I’d love to snag Livia’s Antonio Berardi gown after the Met Gala, to remake. (We love the Met historical costumes on this blog!). She’s so tiny, even with the beautiful trailing wrap, I doubt there’s enough fabric there for my back gathers! A sketch of the back detail of her gown is shown with this article and in this photo. She sure looks like she’s having fun!
May 26, 2016 update on tying the turban:
At the Louisville JASNA AGM, a vendor showed Author Linda Beutler and I an easier way of tying a turban than the method above or in some videos. Women often start from the back, like we tie bath towels on wet hair. The vendor said a Canadian showed her that if you first position the middle of the turban scarf across the front of your hair, just behind the curls, it’s easier.
You cross the ends at the nape of your neck and loop them back over themselves. Pull the ends forward and twist the fabric as desired. Bring the ends up over the first bit, cross them and loop back over themselves again. Tuck or safety pin ends to hold in place, or tie in an attractive knot. It’s nice to leave one or the other end dangling, especially if it has fringe or an attractive design, such as that of a Kashmir scarf. Fold and tuck in the parts you don’t want loose and pin where needed, hiding the pin in the fabric folds. Secure to hair with bobby pins as needed, though I didn’t need near as many with this process.
My turban looked good on the first attempt, whereas the other way, I had many lumpy failures.
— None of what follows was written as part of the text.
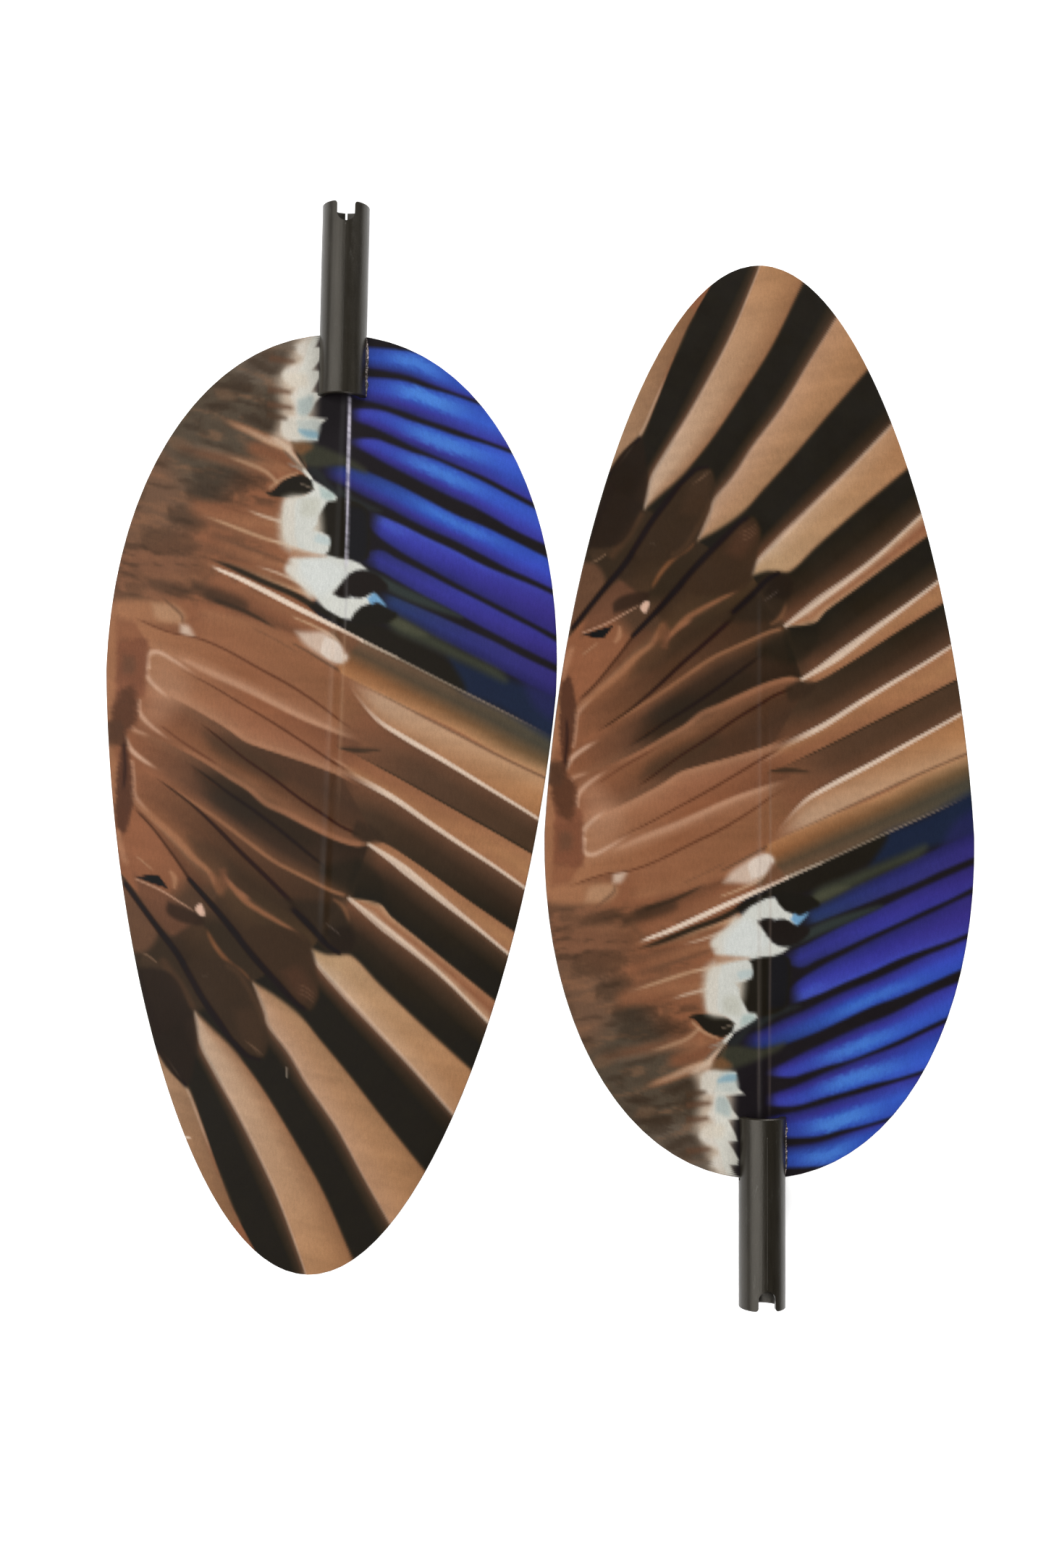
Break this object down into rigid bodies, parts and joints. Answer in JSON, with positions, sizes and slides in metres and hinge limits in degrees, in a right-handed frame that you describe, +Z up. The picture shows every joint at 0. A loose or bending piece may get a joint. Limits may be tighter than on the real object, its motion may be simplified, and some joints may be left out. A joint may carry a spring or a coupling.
{
  "type": "spinning wing set for a waterfowl decoy",
  "caption": "Pair of egg-shaped sheet wings with a printed feather face and black push-on sockets, for a spinning-wing duck decoy.",
  "frame": {"origin": "on the surface the pair lies on, under the middle of its box", "axes": "+X from the left wing to the right wing, +Y out of the left wing's socket along the blades, +Z up out of the printed faces"},
  "size_m": [0.3098, 0.3882, 0.0183],
  "materials": {
    "blade_sheet": "satin, with a pale cut edge",
    "feather_print": "satin printed film",
    "underside_film": "pale satin film",
    "socket_plastic": "satin black moulding",
    "magnet_plate": "bright nickel plate",
    "glue": "cloudy set glue"
  },
  "bodies": {
    "left_wing": {"left_blade": "blade_sheet", "left_feather_print": "feather_print", "left_underside_film": "underside_film", "left_socket": "socket_plastic", "left_magnet": "magnet_plate", "left_glue_bead_top": "glue", "left_glue_bead_bottom": "glue"},
    "right_wing": {"right_blade": "blade_sheet", "right_feather_print": "feather_print", "right_underside_film": "underside_film", "right_socket": "socket_plastic", "right_magnet": "magnet_plate", "right_glue_bead_top": "glue", "right_glue_bead_bottom": "glue"}
  },
  "joints": [
    {"name": "right_wing_lift", "type": "slide", "parent": "left_wing", "child": "right_wing", "axis": [0, 0, 1], "range_m": [0, 0.12]}
  ]
}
For the Grand Ball at JASNA, I started with the fabric (the same silk table scarf as above) slightly off-centre (one end longer than the other) so the final tie of the fabric was off to one side of my head. There’s lots of inspiration for how to tie them in Madame Vigée Le Brun’s paintings.
The finer scarves in the first attempt at a turban (above) are nice for those wearing their hair in “The Titus” or hiding the pinned-on portion of a hairpiece.